From 1672 onwards, Giovanni was in contact with the Savoy court and began to send works from Rome to Turin, before entering the direct service of the noblemen Guglielmo Francesco and Carlo Giuseppe Carron di San Tommaso, who held prestigious ministerial positions under Carlo Emanuele II, and remained there until 1677. His work in Piedmont, especially the large altarpieces, has been dispersed, and calls for systematic reconstruction and study2. He was considered a modern painter there, in the wake of Maratta. Peruzzini moved from Piedmont to Bologna, perhaps with his brother Antonio Francesco, and numerous works by the siblings are mentioned in Bolognese inventories3. During the last period of his life he worked in Milan, where he probably resided.



Notes:
1-Rachele Ragnetti, “Peruzzini”, in Dizionario Biografico degli italiani, vol. 82 (2015), based on her dissertation I Peruzzini: una famiglia di artisti marchigiani, Urbino, Università degli Studi Carlo Bo, academic year 2011-2012.

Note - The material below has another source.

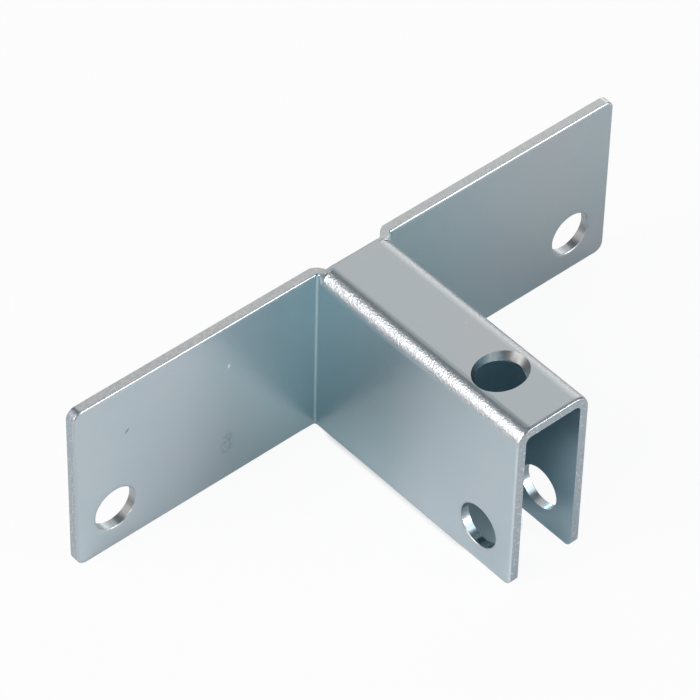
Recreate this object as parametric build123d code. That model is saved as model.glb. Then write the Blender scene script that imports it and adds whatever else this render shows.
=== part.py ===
"""Folded steel bracket: a channel, open below, whose side walls turn outwards into two wings.

Millimetres. The origin lies midway between the two wing holes, on the wings' back face.
+X runs along the wings, -Y along the channel to its open front end, and +Z up to the web.
"""

import os

from build123d import *

# Sheet
sheet = 2.0
edge_roll = 0.3  # rounding that punching leaves round the outer side of each cut edge

# Channel
channel_gap = 12.6  # clear width between the side walls
channel_height = 37.8  # from the foot of the walls to the top of the web
channel_reach = 54.0  # from the back face of the wings to the front end
channel_bend = 1.2  # inside radius between web and walls
wall_corner = 1.5  # lower front corner of each wall

# Wings
wing_span = 126.0
wing_drop = 0.2  # top edge of the wings below the top of the web
wing_corner = 2.0
fold_inside = 0.5  # radius in the corner between wall and wing
fold_ease = 0.5  # how much wider the outside of the fold is than an even bend
bend_runout = 0.5  # length in which the channel bend tightens to the square fold
shoulder = 1.5  # width of the slope from the web's top down to the wings' top edge

# Holes
hole_diameter = 9.0
hole_roll = 0.7  # how far the rounding reaches from a hole over the outer side of the sheet
wing_hole_inset = 8.8  # from the end of the wing
wing_hole_rise = 9.1  # above the foot
wall_hole_inset = 8.7  # from the front end
wall_hole_rise = 8.5
web_hole_inset = 13.5
web_hole_stretch = 1.1  # how far the bends pull each side of its rim outwards
web_hole_ease = 0.1  # how much its rim opens along the channel
web_hole_stretch_depth = 1.5

# Places that follow from the sizes
foot = -wing_hole_rise
web_top = foot + channel_height
wing_top = web_top - wing_drop
half_gap = channel_gap / 2
half_width = half_gap + sheet
half_span = wing_span / 2
front = -channel_reach
fold_outside = fold_inside + sheet + fold_ease
fold_root = -(sheet + fold_inside)
runout_start = min(fold_root - bend_runout, -fold_outside)
tol = 0.001


def vertices_at(face, x, z):
    """The vertices of a section at height z and at x to the right and left of the middle."""
    return [
        v for v in face.vertices()
        if abs(abs(v.X) - x) < tol and abs(v.Z - z) < tol
    ]


def outer_section(y, corner_radius, corner_top, shoulder_x):
    """Outline across the channel at y, its rounded corners reaching up to corner_top."""
    right = [
        (half_width, foot),
        (half_width, corner_top),
        (shoulder_x, corner_top),
        (half_gap - shoulder, web_top),
    ]
    left = [(-x, z) for x, z in reversed(right)]
    outline = Plane.XZ.offset(-y) * Polyline(*right, *left, close=True)
    face = Face(Wire(outline.edges()))
    return face.fillet_2d(corner_radius, vertices_at(face, half_width, corner_top))


def full_section(y):
    """Outline where the bend has its full radius and the web is flat between the bends."""
    bend_outside = channel_bend + sheet
    flat_edge = half_width - bend_outside
    shoulder_x = (flat_edge + half_gap - shoulder) / 2
    return outer_section(y, bend_outside, web_top, shoulder_x)


def square_section(y):
    """Outline at the fold, its corner a little tighter than the rolled edge that it meets."""
    return outer_section(y, edge_roll / 2, wing_top, half_gap)


def inner_section(y):
    """Open space between the walls, with the inside radius of the bends."""
    inside = [
        (half_gap, foot),
        (half_gap, web_top - sheet),
        (-half_gap, web_top - sheet),
        (-half_gap, foot),
    ]
    outline = Plane.XZ.offset(-y) * Polyline(*inside, close=True)
    face = Face(Wire(outline.edges()))
    return face.fillet_2d(channel_bend, vertices_at(face, half_gap, web_top - sheet))


def channel():
    """Straight channel with the lower front corners of its walls rounded."""
    length = runout_start - front
    body = extrude(full_section(runout_start), length, dir=(0, -1, 0))
    body -= extrude(inner_section(runout_start), length, dir=(0, -1, 0))
    body = body.solid()
    corners = [
        e for e in body.edges().filter_by(Axis.X)
        if abs((e @ 0.5).Y - front) < tol and abs((e @ 0.5).Z - foot) < tol
    ]
    body = body.fillet(wall_corner, corners)
    return body.fillet(edge_roll, [e for e in body.edges() if on_channel_rim(e)])


def on_channel_rim(edge):
    """Whether an edge borders the outer skin at the foot or at the front end."""
    middle = edge @ 0.5
    on_wall = abs(abs(middle.X) - half_width) < tol
    on_web = middle.Z > web_top - sheet + tol and abs(middle.Y - front) < tol
    upper = middle.Z > foot + wall_corner
    at_joint = abs(middle.Y - runout_start) < tol
    at_front = abs(middle.Y - front) < tol
    return on_web or (on_wall and not at_joint and (at_front or not upper))


def web_tail():
    """End of the web that reaches back between the two folds, with its top edge rolled."""
    length = -sheet - runout_start
    block = extrude(square_section(runout_start), length, dir=(0, 1, 0))
    block -= extrude(inner_section(runout_start), length, dir=(0, 1, 0))
    width = channel_gap + 2 * edge_roll
    height = sheet + channel_bend
    keep = Pos(0, runout_start, web_top) * Box(
        width, 2 * channel_reach, height, align=(Align.CENTER, Align.CENTER, Align.MAX)
    )
    tail = (block & keep).solid()
    back_top = [
        e for e in tail.edges().filter_by(Axis.X)
        if abs((e @ 0.5).Y + sheet) < tol and abs((e @ 0.5).Z - web_top) < tol
    ]
    return tail.fillet(edge_roll, back_top)


def runout_waste():
    """What is outside the sheet where the rounded bend tightens to the square fold."""
    length = fold_root - runout_start
    slab = Pos(0, runout_start, web_top) * Box(
        3 * half_width, length, 2 * channel_height, align=(Align.CENTER, Align.MIN, Align.CENTER)
    )
    return slab - loft([full_section(runout_start), square_section(fold_root)], ruled=True)


def right_wing():
    """Fold and wing on the right, with the front edges rolled."""
    outline = Polyline(
        (half_gap, runout_start),
        (half_gap, 0),
        (half_span, 0),
        (half_span, -sheet),
        (half_width, -sheet),
        (half_width, runout_start),
        close=True,
    )
    plan = Pos(0, 0, foot) * Face(Wire(outline.edges()))
    corner = plan.vertices().sort_by_distance((half_gap, 0, foot))[0]
    plan = plan.fillet_2d(fold_outside, [corner])
    corner = plan.vertices().sort_by_distance((half_width, -sheet, foot))[0]
    plan = plan.fillet_2d(fold_inside, [corner])
    body = extrude(plan, wing_top - foot, dir=(0, 0, 1)).solid()
    ends = [e for e in body.edges().filter_by(Axis.Y) if abs((e @ 0.5).X - half_span) < tol]
    body = body.fillet(wing_corner, ends)
    return body.fillet(edge_roll, [e for e in body.edges() if on_wing_rim(e)])


def on_wing_rim(edge):
    """Whether an edge borders the front of the wing or runs on round the fold to the wall."""
    middle = edge @ 0.5
    on_skin = middle.X > half_width - tol and middle.Y < -sheet + tol
    upright = abs((edge @ 0).Z - (edge @ 1).Z) > wing_corner + tol
    at_end = middle.X > half_span - tol
    return on_skin and (at_end or not upright)


def punched_hole(outer_face):
    """Hole through one sheet, along the outward normal, with a rolled rim on the outer side."""
    radius = hole_diameter / 2
    rim = radius + hole_roll
    depth = sheet + edge_roll
    outline = Polyline((0, edge_roll), (rim, edge_roll), (rim, 0))
    outline += EllipticalCenterArc((rim, -edge_roll), hole_roll, edge_roll, 90, arc_size=90)
    outline += Polyline((radius, -edge_roll), (radius, -depth), (0, -depth), (0, edge_roll))
    return outer_face * revolve(Plane.XZ * make_face(outline), Axis.Z)


def stretched_hole(outer_face):
    """Hole through the web, whose mouth the bends beside it draw wider across the channel."""
    radius = hole_diameter / 2
    mouth = Ellipse(radius + web_hole_stretch, radius + web_hole_ease)
    throat = Pos(0, 0, -web_hole_stretch_depth) * Circle(radius)
    flare = loft([mouth, throat])
    bore = Pos(0, 0, -sheet / 2) * Cylinder(radius, 2 * sheet)
    return outer_face * (flare + bore)


def holes():
    """All five holes, each from the outer side of its wall."""
    wing_x = half_span - wing_hole_inset
    wall_y = front + wall_hole_inset
    wall_z = foot + wall_hole_rise
    web_face = Plane((0, front + web_hole_inset, web_top), x_dir=(1, 0, 0), z_dir=(0, 0, 1))
    cutters = [stretched_hole(web_face)]
    for side in (-1, 1):
        wing_face = Plane((side * wing_x, -sheet, 0), z_dir=(0, -1, 0))
        wall_face = Plane((side * half_width, wall_y, wall_z), z_dir=(side, 0, 0))
        cutters += [punched_hole(wing_face), punched_hole(wall_face)]
    return cutters


def bracket():
    """The whole folded sheet."""
    wing = right_wing()
    back = web_tail() + wing + wing.mirror(Plane.YZ)
    body = channel() + (back - runout_waste())
    for cutter in holes():
        body -= cutter
    return body.solid()


os.makedirs("parts", exist_ok=True)
part = bracket()
print("solid valid:", part.is_valid, "volume mm3:", round(part.volume, 1))
export_step(part, "parts/bracket.step")
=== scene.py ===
# %% [markdown]
# # A folded channel bracket in blue passivated zinc
# The real part starts as one flat blank of 2 mm steel. It is punched, folded down along two lines
# into a channel that is open below, and folded out again along two more into flat wings. After
# that it is zinc plated. This notebook models it the same way: a sheet with no thickness is
# folded first, and gets its thickness afterwards, so that the bends come out as they do in steel.

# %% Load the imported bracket
import math

import bmesh
import bpy
from mathutils import Matrix, Vector


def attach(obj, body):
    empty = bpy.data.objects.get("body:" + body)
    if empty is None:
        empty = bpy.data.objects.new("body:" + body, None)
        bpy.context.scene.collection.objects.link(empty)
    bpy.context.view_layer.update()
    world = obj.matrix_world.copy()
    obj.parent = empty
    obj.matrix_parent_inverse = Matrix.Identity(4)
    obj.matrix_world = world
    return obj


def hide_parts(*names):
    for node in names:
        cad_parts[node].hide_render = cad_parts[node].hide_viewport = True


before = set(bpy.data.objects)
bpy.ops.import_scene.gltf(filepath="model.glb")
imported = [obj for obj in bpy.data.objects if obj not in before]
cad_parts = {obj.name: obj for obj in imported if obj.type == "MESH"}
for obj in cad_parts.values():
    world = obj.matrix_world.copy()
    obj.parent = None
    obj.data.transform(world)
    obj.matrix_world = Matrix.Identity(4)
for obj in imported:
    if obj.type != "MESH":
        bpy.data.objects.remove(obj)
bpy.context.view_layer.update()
MM = 0.001

# %% [markdown]
# ## Camera
# The photograph was taken with a long lens from the front left, looking down at about 45 degrees.
# Three directions say how the camera is held: its right, its up, and straight back out of it.
# They were fitted to the corners and holes of the bracket. A camera could also be aimed with a
# constraint, but a fitted one has a slight roll, and three plain directions keep it.

# %% Place the camera
camera_place = Vector((-392.508, -437.704, 589.563)) * MM
camera_right = Vector((0.75485, -0.65565, 0.01783))
camera_up = Vector((0.45376, 0.54165, 0.70761))
camera_back = Vector((-0.47360, -0.52606, 0.70637))
camera_data = bpy.data.cameras.new("long_lens")
camera_data.sensor_width = 36.0
camera_data.lens = 237.30
camera = bpy.data.objects.new("camera", camera_data)
bpy.context.scene.collection.objects.link(camera)
held = Matrix((camera_right, camera_up, camera_back)).transposed().to_4x4()
camera.matrix_world = Matrix.Translation(camera_place) @ held
bpy.context.scene.camera = camera
print("camera is", round(camera_place.length / MM), "mm from the origin")

# %% [markdown]
# ## Selecting by place
# At the bench a smith points at an edge. A script has nothing to point with, so it describes the
# edge: where its middle is, or which way its face looks. The first helpers deselect everything,
# open a piece for editing, and select only what fits such a description. The others compare
# places with a little slack, because the points of a mesh are never exactly where they should be.


# %% Helpers to open a piece and select parts of it
def put_down_all():
    """Leave edit mode and deselect every object."""
    if bpy.context.mode != "OBJECT":
        bpy.ops.object.mode_set(mode="OBJECT")
    bpy.ops.object.select_all(action="DESELECT")


def take_up(piece, edit=True):
    """Select one piece alone, and open it with nothing selected in it if it is to be edited."""
    put_down_all()
    piece.select_set(True)
    bpy.context.view_layer.objects.active = piece
    if edit:
        bpy.ops.object.mode_set(mode="EDIT")
        bpy.ops.mesh.select_all(action="DESELECT")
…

2-See Diana trionfatrice. Arte di corte nel Piemonte del Seicento, ed. by Michela Di Macco and Giovanni Romano, exh. cat., Turin, 27 May – 24 September 1989, pp. 206-207, no. 233, with earlier literature; and Arabella Cifani and Franco Monetti, Buttigliera Alta. Tesori d’arte e di storia, Turin, 2014, pp. 32, 37, 38-39.
3-Raffaella Morselli, Collezioni e quadrerie nella Bologna del Seicento. Inventari 1640-1707, The Provenance Index of the Getty Information Institute, Ann Arbor, 1998, pp. 478-479.